STATED TASK: Go from the first line to the line with "return rows, tip" and return those lines verbatim, ends included.

MATERIAL:
_____
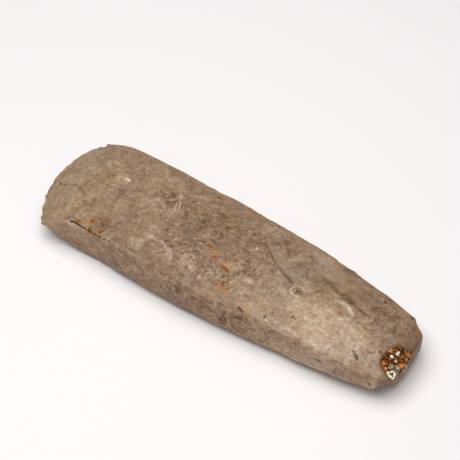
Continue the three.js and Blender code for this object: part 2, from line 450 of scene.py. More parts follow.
def close_edge(face, points):
    """Triangles that close the thin loop of the first row, zipped from the near to the far side."""
    count = len(face)
    start = int(np.argmax(face == BELLY))
    order = [(start + i) % count for i in range(count)]
    split = order.index(int(np.argmax(face == UPPER)))
    lower, upper = order[:split], [order[0]] + order[:split - 1:-1]
    below, above, found = 0, 0, []
    while below < len(lower) - 1 or above < len(upper) - 1:
        step_up = below == len(lower) - 1 or (
            above < len(upper) - 1
            and points[upper[above + 1], 1] < points[lower[below + 1], 1]
        )
        if step_up:
            found.append((lower[below], upper[above], upper[above + 1]))
            above += 1
        else:
            found.append((lower[below], upper[above], lower[below + 1]))
            below += 1
    return [t for t in found if len(set(t)) == 3]


BUTT_RINGS = 13


def butt_rings(last_row):
    """Rows that carry the skin from the rim of the blunt end to its middle."""
    middle = np.array((0.0, -0.5, MID_HEIGHT + 1.0))
    rows = []
    for share in 1 - np.arange(1, BUTT_RINGS) / BUTT_RINGS:
        row = middle + (last_row - middle) * share
        row[:, 0] = LENGTH / 2 - sagitta(BUTT_BULGE_RADIUS, row[:, 1] - BUTT_BULGE_CENTRE)
        rows.append(row)
    tip = middle.copy()
    tip[0] = LENGTH / 2 - sagitta(BUTT_BULGE_RADIUS, tip[1] - BUTT_BULGE_CENTRE)
    return rows, tip


def triangles(faces):
    return np.concatenate([
        np.asarray([f for f in faces if len(f) == 3], int).reshape(-1, 3),
        np.asarray([(f[0], f[1], f[2]) for f in faces if len(f) == 4], int).reshape(-1, 3),
        np.asarray([(f[0], f[2], f[3]) for f in faces if len(f) == 4], int).reshape(-1, 3),
    ])


def facing(points, tris):
    """Outward direction at each point."""
    a, b, c = (points[tris[:, k]] for k in range(3))
    flat = np.cross(b - a, c - a)
    total = np.zeros_like(points)
    for k in range(3):
        np.add.at(total, tris[:, k], flat)
    return total / np.maximum(np.linalg.norm(total, axis=1, keepdims=True), 1e-12)


def mesh_from(name, points, faces):
    data = bpy.data.meshes.new(name)
    data.from_pydata((points * MM).tolist(), [], faces)
    data.validate()
    return data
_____
PROBLEM SOLUTION:
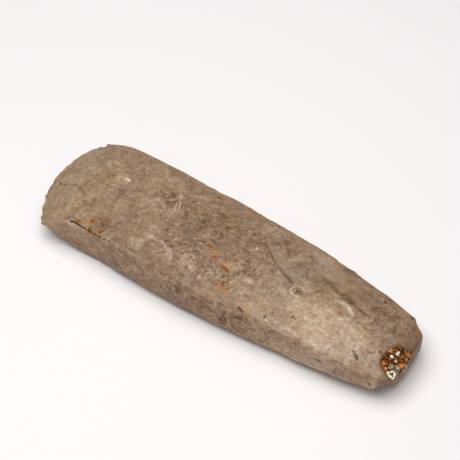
Continue the three.js and Blender code for this object: part 2, from line 450 of scene.py. More parts follow.
def close_edge(face, points):
    """Triangles that close the thin loop of the first row, zipped from the near to the far side."""
    count = len(face)
    start = int(np.argmax(face == BELLY))
    order = [(start + i) % count for i in range(count)]
    split = order.index(int(np.argmax(face == UPPER)))
    lower, upper = order[:split], [order[0]] + order[:split - 1:-1]
    below, above, found = 0, 0, []
    while below < len(lower) - 1 or above < len(upper) - 1:
        step_up = below == len(lower) - 1 or (
            above < len(upper) - 1
            and points[upper[above + 1], 1] < points[lower[below + 1], 1]
        )
        if step_up:
            found.append((lower[below], upper[above], upper[above + 1]))
            above += 1
        else:
            found.append((lower[below], upper[above], lower[below + 1]))
            below += 1
    return [t for t in found if len(set(t)) == 3]


BUTT_RINGS = 13


def butt_rings(last_row):
    """Rows that carry the skin from the rim of the blunt end to its middle."""
    middle = np.array((0.0, -0.5, MID_HEIGHT + 1.0))
    rows = []
    for share in 1 - np.arange(1, BUTT_RINGS) / BUTT_RINGS:
        row = middle + (last_row - middle) * share
        row[:, 0] = LENGTH / 2 - sagitta(BUTT_BULGE_RADIUS, row[:, 1] - BUTT_BULGE_CENTRE)
        rows.append(row)
    tip = middle.copy()
    tip[0] = LENGTH / 2 - sagitta(BUTT_BULGE_RADIUS, tip[1] - BUTT_BULGE_CENTRE)
    return rows, tip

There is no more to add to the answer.